Looking out over the South Downs National Park from Queen Elizabeth Park

The first I saw of the many new statues on the route – a Hampshire Downs sheep

It was a steep downhill section past chalk pits hundreds of years old (of which I enjoyed reading the industrial history) to the village of Buriton before a mostly sealed section into Petersfield – which handily had a market to provide me with lunch.


Crossing under & over the busy A3 and then the railway again, into Liss I joined another rail-trail. This time, it was through a nature reserve & used to be the Longmoor Military Railway – that used to go from the mainline at Liss to the large military camp at Longmoor. At one stage it was a seventy mile length of track & saw a huge assembling of rolling stock to go to the continent after D-Day. I was still finding evidence of large sidings in woods many miles north. Annoyingly, the route is not yet established for Section 4: Lindford to Liss – so I tried to find a more direct way than the main roads. This involved some slightly damp off-road cycling trails & then I found myself on footpaths – footpaths aren’t a good idea with a loaded bike as the gates are extremely difficult to get a loaded bike through or over.

Most of the rest was through Alice Holt Forest, which was well frequented by families enjoying the sunshine – there’s also a very large adventure type playground that seemed very popular. I didn’t stop as I feared I’d not be able to weave out of the melee of kids if I did. Shortly after I reached the end (start) of the route at Bentley – stopping briefly for croissant, cake & ginger beer I turned to see how far back I could get. With eight hours of travelling time for eighty kilometres, I figured I could do the easier overall-downhill direction in six hours.

But as I’d dragged my camping gear all the way it seemed a waste of effort to just return to the car & drive home that night. So I had steak dinner in Petersfield and continued in the dark to QEP. Well dark by now, my dynamo (in the hub of my front wheel) powered k-lite front light was super bright & more than enough to light up the trail & blind oncomers; the charging system worked well in the day either charging AA batteries for my GPS or charging my phone (via USB). The steep climb up past the chalk pits was tough for legs that aren’t used to twelve-hour rides carrying a heavy load. At the top of QEP, after startling a large herd of deer, I found the picnic shelter that I’d noticed early in the day. With no one about, three walls, a roof and relatively flat woodchip floor was good enough for me – no need to put up the tent. In bed by nine, I was later woken a noisy pack of cubs (of the marauding boy scout variety) out hiking to an unknown (to me) campsite. Much to my relief they continued on after noticing the bike & strange man sleeping in the shelter – they were rather noisy.

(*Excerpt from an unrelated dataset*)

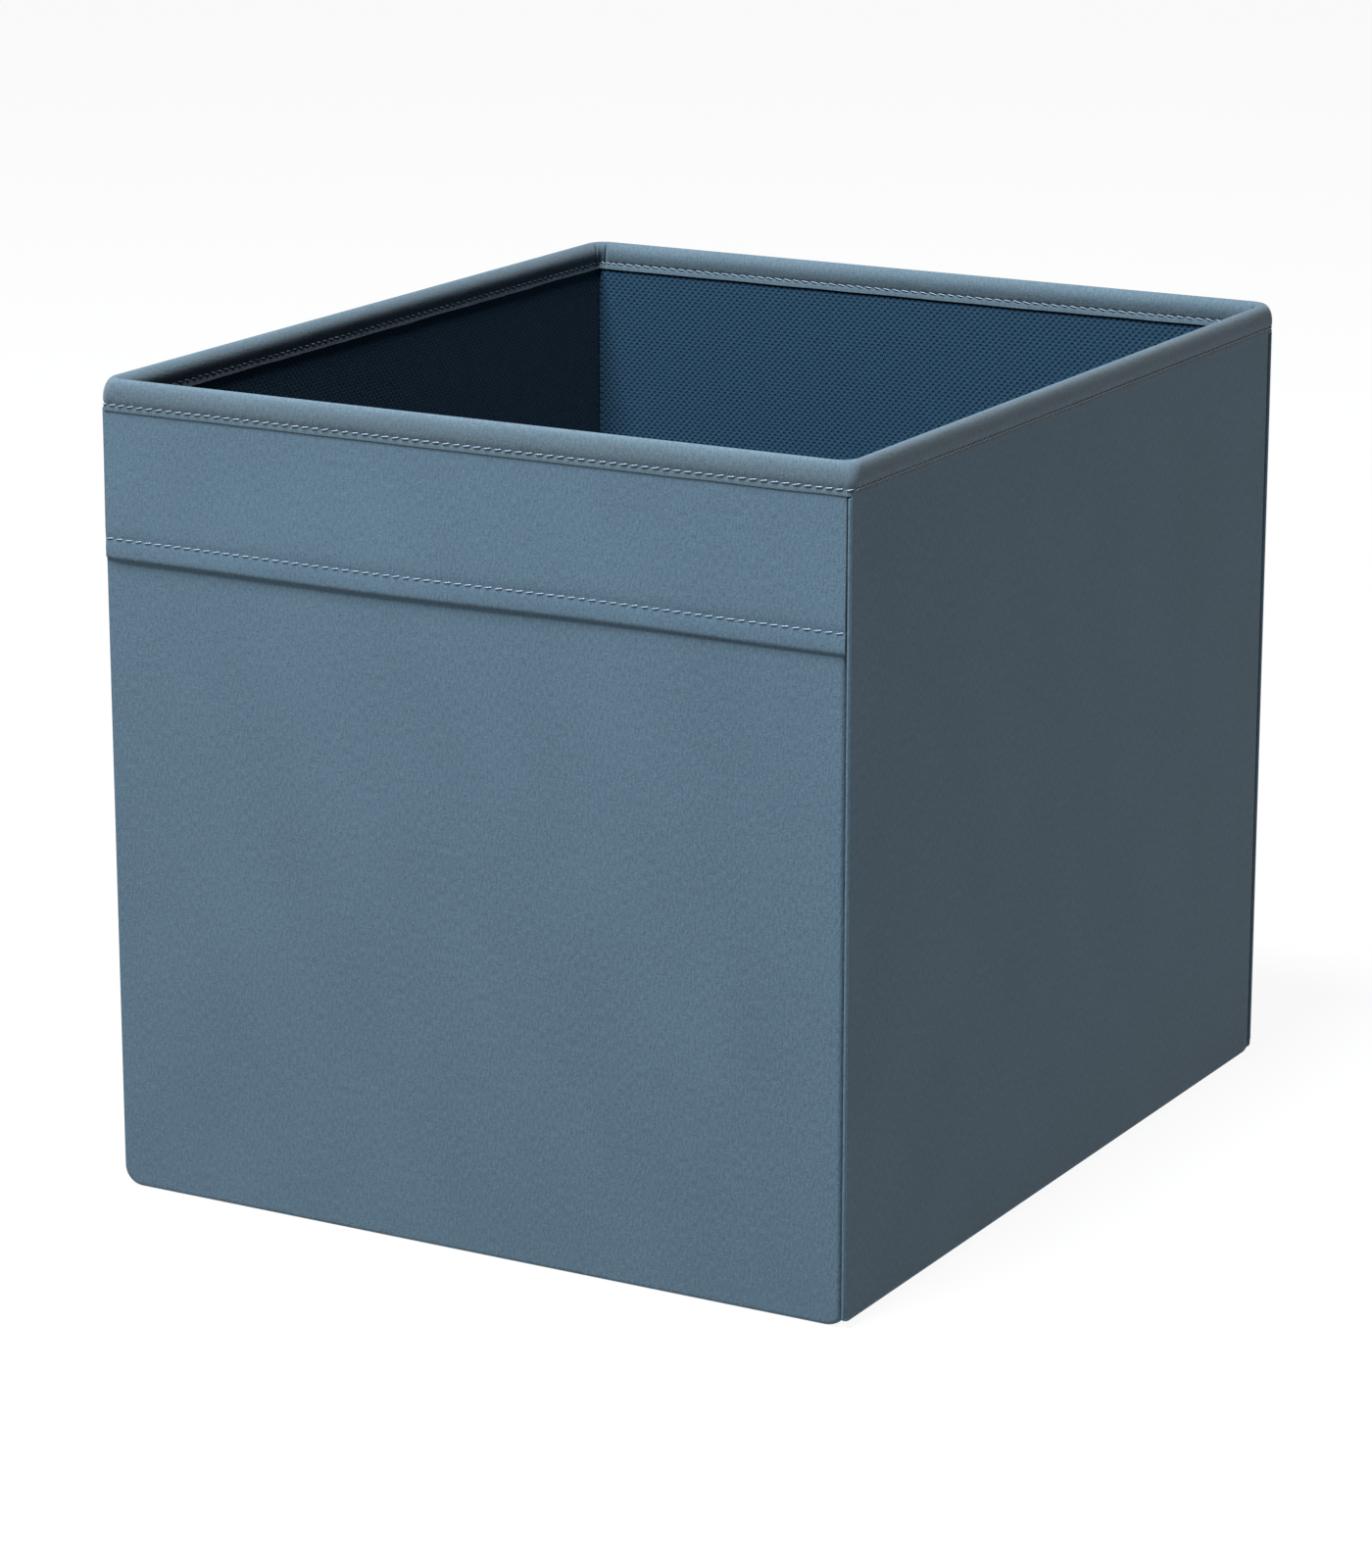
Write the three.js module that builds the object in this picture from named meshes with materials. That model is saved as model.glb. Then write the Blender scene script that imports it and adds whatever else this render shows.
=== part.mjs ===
// Fabric storage bin for a cube shelf: four board-stiffened fabric walls, sewn together at the
// vertical corners so that they fold flat, a base flap, a bound rim and a pull band on the front.
// Units are millimetres. +Z is up, the front faces -Y, and the origin is the bottom centre.

import * as THREE from 'three';

// Driving dimensions of the whole bin.
const BIN_WIDTH = 330;
const BIN_DEPTH = 380;
const BIN_HEIGHT = 330;

// Sheet thicknesses, and the play left between neighbouring sheets.
const FABRIC = 0.5;
const BOARD = 1.6;
const THREAD = 0.3;
const PLAY = 0.3;
const THREAD_PLAY = 0.2;

// Depth of each wall layer, from the bin's outer plane inwards.
const BINDING_OUT = THREAD + THREAD_PLAY;
const COVER_OUT = BINDING_OUT + FABRIC + PLAY;
const BOARD_OUT = COVER_OUT + FABRIC + PLAY;
const LINING_OUT = BOARD_OUT + BOARD + PLAY;
const BINDING_IN = LINING_OUT + FABRIC + PLAY;
const WALL_THICKNESS = BINDING_IN + FABRIC;

// Rim binding: a strip folded over the wall's top edge and sewn through.
const BINDING_DROP_OUTSIDE = 12.6;
const BINDING_DROP_INSIDE = 13.6;
const RIM_SEAM_DROP = 10.2;

// Pull band across the front, open along its lower edge.
const BAND_BOTTOM_DROP = 71;
const BAND_HEM = 7.8;

// Wall panels.
const PANEL_CORNER_RADIUS = 9;
const PANEL_TOP_GAP = FABRIC + PLAY;
const SIDE_WALL_LIFT = 2;
const WELT_SIZE = 1.6;
const WELT_ROUNDING = 1.2;

// Base flap, which lies between the walls and hangs on a tape under the left wall.
const BASE_SIDE_PLAY = 1.5;
const BASE_CORNER_RADIUS = 6;
const BASE_SEAM_INSET = 7;
const BASE_SEAM_WIDTH = 0.4;
const TAPE_LIFT = FABRIC + PLAY;

const CURVE_STEPS = 6;
const THREAD_SIDES = 8;

const FINISH = {
  cover: { color: 0x5d7286, roughness: 0.85, metalness: 0 },
  binding: { color: 0x667b8d, roughness: 0.82, metalness: 0 },
  lining: { color: 0x27425a, roughness: 0.95, metalness: 0 },
  board: { color: 0x8c877d, roughness: 0.95, metalness: 0 },
  thread: { color: 0x8698a6, roughness: 0.6, metalness: 0 },
};

const bin = new THREE.Group();
bin.name = 'fabric_storage_bin';

function addPiece(parent, name, geometry, finish) {
  const piece = new THREE.Mesh(geometry, new THREE.MeshStandardMaterial(finish));
  piece.name = name;
  parent.add(piece);
}

function extrude(shape, length) {
  return new THREE.ExtrudeGeometry(shape, {
    depth: length,
    bevelEnabled: false,
    curveSegments: CURVE_STEPS,
  });
}

// A shape drawn in x and y, extruded and stood up: its y becomes height and the extrusion runs
// inwards, from the given depth behind the wall's outer plane.
function standUp(shape, thickness, depth) {
  const geometry = extrude(shape, thickness);
  geometry.rotateX(Math.PI / 2);
  geometry.translate(0, depth + thickness, 0);
  return geometry;
}

// A section drawn in depth and height, run along the wall's length and centred on it.
function runAlongWall(section, length) {
  const geometry = extrude(section, length);
  const turn = new THREE.Matrix4().makeBasis(
    new THREE.Vector3(0, 1, 0),
    new THREE.Vector3(0, 0, 1),
    new THREE.Vector3(1, 0, 0),
  );
  geometry.applyMatrix4(turn);
  geometry.translate(-length / 2, 0, 0);
  return geometry;
}

// A wall panel seen from outside, with rounded lower corners.
function panelShape(width, bottom, top) {
  const half = width / 2;
  const r = PANEL_CORNER_RADIUS;
  const shape = new THREE.Shape();
  shape.moveTo(-half, top);
  shape.lineTo(-half, bottom + r);
  shape.absarc(-half + r, bottom + r, r, Math.PI, Math.PI * 1.5, false);
  shape.lineTo(half - r, bottom);
  shape.absarc(half - r, bottom + r, r, -Math.PI / 2, 0, false);
  shape.lineTo(half, top);
  return shape;
}

// A layer ends short of the corner's mitre, so that neighbouring walls never cross.
function layerLength(wallLength, depth, thickness) {
  return wallLength - 2 * (depth + thickness + PLAY);
}

function panel(wallLength, depth, thickness, bottom) {
  const width = layerLength(wallLength, depth, thickness);
  const shape = panelShape(width, bottom, BIN_HEIGHT - PANEL_TOP_GAP);
  return standUp(shape, thickness, depth);
}

// The binding's section: an upside-down U over the top edge.
function bindingSection() {
  const outsideEdge = BIN_HEIGHT - BINDING_DROP_OUTSIDE;
  const insideEdge = BIN_HEIGHT - BINDING_DROP_INSIDE;
  const underTop = BIN_HEIGHT - FABRIC;
  const section = new THREE.Shape();
  section.moveTo(BINDING_OUT, outsideEdge);
  section.lineTo(BINDING_OUT + FABRIC, outsideEdge);
  section.lineTo(BINDING_OUT + FABRIC, underTop);
  section.lineTo(BINDING_IN, underTop);
  section.lineTo(BINDING_IN, insideEdge);
  section.lineTo(WALL_THICKNESS, insideEdge);
  section.lineTo(WALL_THICKNESS, BIN_HEIGHT);
  section.lineTo(BINDING_OUT, BIN_HEIGHT);
  return section;
}

// A seam's thread, laid along the wall at the given height.
function seamThread(length, height) {
  const section = new THREE.Shape();
  const radius = THREAD / 2;
  for (let side = 0; side < THREAD_SIDES; side += 1) {
    const angle = (2 * Math.PI * (side + 0.5)) / THREAD_SIDES;
    const point = [radius + radius * Math.cos(angle), height + radius * Math.sin(angle)];
    if (side === 0) {
      section.moveTo(...point);
    } else {
      section.lineTo(...point);
    }
  }
  return runAlongWall(section, length);
}

// One wall, built with its outer face on y = 0 and its thickness running to +y, then turned to
// its side of the bin. The side walls are cut shorter at the bottom, so the bin stands on its front
// and back walls and there is room under the left wall for the base tape.
function addWall(side, wallLength, bottomLift) {
  const wall = new THREE.Group();
  const boardBottom = bottomLift + FABRIC + PLAY;
  addPiece(wall, `${side.name}_cover`, panel(wallLength, COVER_OUT, FABRIC, bottomLift), FINISH.cover);
  addPiece(wall, `${side.name}_board`, panel(wallLength, BOARD_OUT, BOARD, boardBottom), FINISH.board);
  addPiece(wall, `${side.name}_lining`, panel(wallLength, LINING_OUT, FABRIC, bottomLift), FINISH.lining);
  const rimLength = wallLength - 2 * (WALL_THICKNESS + PLAY);
  addPiece(wall, `${side.name}_rim_binding`, runAlongWall(bindingSection(), rimLength), FINISH.binding);
  const thread = seamThread(rimLength, BIN_HEIGHT - RIM_SEAM_DROP);
  addPiece(wall, `${side.name}_rim_thread`, thread, FINISH.thread);
  wall.position.set(side.x, side.y, 0);
  wall.rotation.z = side.turn;
  bin.add(wall);
  return wall;
}

const SIDES = {
  front: { name: 'front', x: 0, y: -BIN_DEPTH / 2, turn: 0 },
  right: { name: 'right', x: BIN_WIDTH / 2, y: 0, turn: Math.PI / 2 },
  back: { name: 'back', x: 0, y: BIN_DEPTH / 2, turn: Math.PI },
  left: { name: 'left', x: -BIN_WIDTH / 2, y: 0, turn: -Math.PI / 2 },
};

const frontWall = addWall(SIDES.front, BIN_WIDTH, 0);
addWall(SIDES.right, BIN_DEPTH, SIDE_WALL_LIFT);
addWall(SIDES.back, BIN_WIDTH, 0);
addWall(SIDES.left, BIN_DEPTH, SIDE_WALL_LIFT);

// The pull band hangs from just under the rim binding and reaches both corner seams.
function addPullBand() {
  const width = BIN_WIDTH - 2 * (WELT_SIZE + PLAY);
  const half = width / 2;
  const top = BIN_HEIGHT - BINDING_DROP_OUTSIDE - PLAY;
  const bottom = BIN_HEIGHT - BAND_BOTTOM_DROP;
  const shape = new THREE.Shape();
  shape.moveTo(-half, bottom);
  shape.lineTo(half, bottom);
  shape.lineTo(half, top);
  shape.lineTo(-half, top);
  addPiece(frontWall, 'pull_band', standUp(shape, FABRIC, BINDING_OUT), FINISH.cover);
  addPiece(frontWall, 'pull_band_thread', seamThread(width, bottom + BAND_HEM), FINISH.thread);
}

addPullBand();

// A narrow welt stands in the outer angle of each vertical corner, under the rim binding.
function addCornerWelt(name, xSide, ySide) {
  const size = WELT_SIZE;
  const r = WELT_ROUNDING;
  const section = new THREE.Shape();
  section.moveTo(0, 0);
  section.lineTo(size, 0);
  section.lineTo(size, size - r);
  section.absarc(size - r, size - r, r, 0, Math.PI / 2, false);
  section.lineTo(0, size);
  const height = BIN_HEIGHT - BINDING_DROP_INSIDE - PLAY - TAPE_LIFT;
  const welt = extrude(section, height);
  const turns = { '1,1': 0, '-1,1': 1, '-1,-1': 2, '1,-1': 3 };
  welt.rotateZ(turns[`${xSide},${ySide}`] * (Math.PI / 2));
  const x = xSide * (BIN_WIDTH / 2 - size);
  const y = ySide * (BIN_DEPTH / 2 - size);
  welt.translate(x, y, TAPE_LIFT);
  addPiece(bin, name, welt, FINISH.binding);
}

addCornerWelt('corner_welt_front_left', -1, -1);
addCornerWelt('corner_welt_front_right', 1, -1);
addCornerWelt('corner_welt_back_left', -1, 1);
addCornerWelt('corner_welt_back_right', 1, 1);

// Half sizes of the base flap, which fits between the walls with play all round.
const BASE_HALF_X = BIN_WIDTH / 2 - WALL_THICKNESS - BASE_SIDE_PLAY;
const BASE_HALF_Y = BIN_DEPTH / 2 - WALL_THICKNESS - BASE_SIDE_PLAY;

function roundedRectangle(halfX, halfY, r) {
  const outline = new THREE.Shape();
  outline.moveTo(-halfX + r, -halfY);
  outline.lineTo(halfX - r, -halfY);
  outline.absarc(halfX - r, -halfY + r, r, -Math.PI / 2, 0, false);
  outline.lineTo(halfX, halfY - r);
  outline.absarc(halfX - r, halfY - r, r, 0, Math.PI / 2, false);
  outline.lineTo(-halfX + r, halfY);
  outline.absarc(-halfX + r, halfY - r, r, Math.PI / 2, Math.PI, false);
  outline.lineTo(-halfX, -halfY + r);
  outline.absarc(-halfX + r, -halfY + r, r, Math.PI, Math.PI * 1.5, false);
  return outline;
}

function baseSheet(bottom, thickness) {
  const outline = roundedRectangle(BASE_HALF_X, BASE_HALF_Y, BASE_CORNER_RADIUS);
  const sheet = extrude(outline, thickness);
  sheet.translate(0, 0, bottom);
  return sheet;
}

// The seam that closes the base's pocket round its board: one ring of thread on the lining.
function baseSeam(bottom) {
  const halfX = BASE_HALF_X - BASE_SEAM_INSET;
  const halfY = BASE_HALF_Y - BASE_SEAM_INSET;
  const ring = roundedRectangle(halfX, halfY, BASE_CORNER_RADIUS);
  const inner = roundedRectangle(
    halfX - BASE_SEAM_WIDTH,
    halfY - BASE_SEAM_WIDTH,
    BASE_CORNER_RADIUS - BASE_SEAM_WIDTH,
  );
  ring.holes.push(inner);
  const thread = extrude(ring, THREAD);
  thread.translate(0, 0, bottom);
  return thread;
}

function addBase() {
  const boardBottom = FABRIC + PLAY;
  const liningBottom = boardBottom + BOARD + PLAY;
  addPiece(bin, 'base_cover', baseSheet(0, FABRIC), FINISH.cover);
  addPiece(bin, 'base_board', baseSheet(boardBottom, BOARD), FINISH.board);
  addPiece(bin, 'base_lining', baseSheet(liningBottom, FABRIC), FINISH.lining);
  addPiece(bin, 'base_thread', baseSeam(liningBottom + FABRIC + THREAD_PLAY), FINISH.thread);

  // The tape runs under the left wall's lower edge, from its outer face to the base.
  const tapeOuter = -BIN_WIDTH / 2 + PLAY;
  const tapeInner = -BASE_HALF_X - PLAY;
  const tape = new THREE.BoxGeometry(tapeInner - tapeOuter, 2 * BASE_HALF_Y, FABRIC);
  tape.translate((tapeInner + tapeOuter) / 2, 0, FABRIC / 2);
  addPiece(bin, 'base_hinge_tape', tape, FINISH.cover);
}

addBase();

export default bin;
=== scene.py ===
# %% [markdown]
# # A fabric storage bin, sewn round folding boards
# The bin is made as shelf boxes usually are: four stiff boards dressed in cloth, a bound rim,
# a pull band across the front and a loose base that hangs on a tape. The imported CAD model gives
# the sizes and the bodies that move. This lesson dresses it, piece by piece.

# %% Load the frame
import math
import random

import bpy
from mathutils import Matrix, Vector, noise


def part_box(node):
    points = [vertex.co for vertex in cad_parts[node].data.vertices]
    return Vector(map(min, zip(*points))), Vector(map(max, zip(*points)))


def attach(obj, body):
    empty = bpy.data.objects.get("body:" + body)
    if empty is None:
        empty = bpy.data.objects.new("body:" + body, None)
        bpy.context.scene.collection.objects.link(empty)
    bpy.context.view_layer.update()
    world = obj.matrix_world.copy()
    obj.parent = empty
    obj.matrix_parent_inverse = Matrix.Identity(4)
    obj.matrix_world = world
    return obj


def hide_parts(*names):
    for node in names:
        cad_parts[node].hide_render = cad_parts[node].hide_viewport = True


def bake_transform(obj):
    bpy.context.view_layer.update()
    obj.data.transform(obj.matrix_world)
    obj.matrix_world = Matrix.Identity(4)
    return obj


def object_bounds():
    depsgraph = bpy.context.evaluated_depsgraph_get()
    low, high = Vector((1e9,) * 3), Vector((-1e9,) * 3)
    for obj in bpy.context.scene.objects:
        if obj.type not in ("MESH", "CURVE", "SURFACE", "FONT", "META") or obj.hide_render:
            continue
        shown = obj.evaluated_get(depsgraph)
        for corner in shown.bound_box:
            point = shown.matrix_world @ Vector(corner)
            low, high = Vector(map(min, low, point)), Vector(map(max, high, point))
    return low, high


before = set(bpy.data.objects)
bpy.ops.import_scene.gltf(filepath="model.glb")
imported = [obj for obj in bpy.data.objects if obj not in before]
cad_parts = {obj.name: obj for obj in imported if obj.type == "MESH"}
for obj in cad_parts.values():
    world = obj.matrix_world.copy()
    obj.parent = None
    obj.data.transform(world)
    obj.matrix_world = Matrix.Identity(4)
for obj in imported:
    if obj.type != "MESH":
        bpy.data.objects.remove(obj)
cad_low, cad_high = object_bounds()
WIDTH, DEPTH, HEIGHT = cad_high - cad_low
MM = 0.001
print(f"the bin is {WIDTH / MM:.0f} x {DEPTH / MM:.0f} x {HEIGHT / MM:.0f} mm")

# %% [markdown]
# ## Camera, floor and light
# A product picture of a dark, matte box wants one big soft light, high up in front, so that the
# rim catches it, the front is clear and the side falls into calm shade. A pale floor that
# glows a little, like the curved table of a studio, lifts the shadows from below.

# %% Camera
VIEW_AZIMUTH = math.radians(29.47)
VIEW_ELEVATION = math.radians(15.29)
VIEW_DISTANCE = 2.111
VIEW_LENS = 118.0
AIM_FROM_CENTRE = Vector((-5.7, -9.6, -19.3)) * MM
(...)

An even more stunning day dawned Sunday – I was fed, packed up & riding by quarter past seven. I was right – it didn’t even take me two hours to get back to the car, although I opted out of trying to get the ferry as I couldn’t be sure I’d make it in time & then not have to wait an hour for the next one. I’m glad I wasn’t out long as I was much-overdressed for the sun & heat. Even so, I dumped my heavy load of camping equipment in the car & enjoyed a pleasant ride along the waterfront to the end of the route in Portsmouth at the Historic Dockyard. I always like the naval history in Portsmouth & I saw some different things compared to my previous visits.

A little off the route at Chalton

Royal Garrison Church, Portsmouth – fire-bombed in WWII, part of it is still roofed

So a great ride all-up, although I wouldn’t recommend it for the mountain-bike trails – I would recommend it for a mostly easy ride to link together a lot of interesting history, nice villages & scenic countryside. There’s so much I missed by not stopping more, I think it would be quite a pleasant walk if one was so inclined. Now to find the next overnight trip around Hampshire/Wiltshire/Dorset or somewhere suitably close by.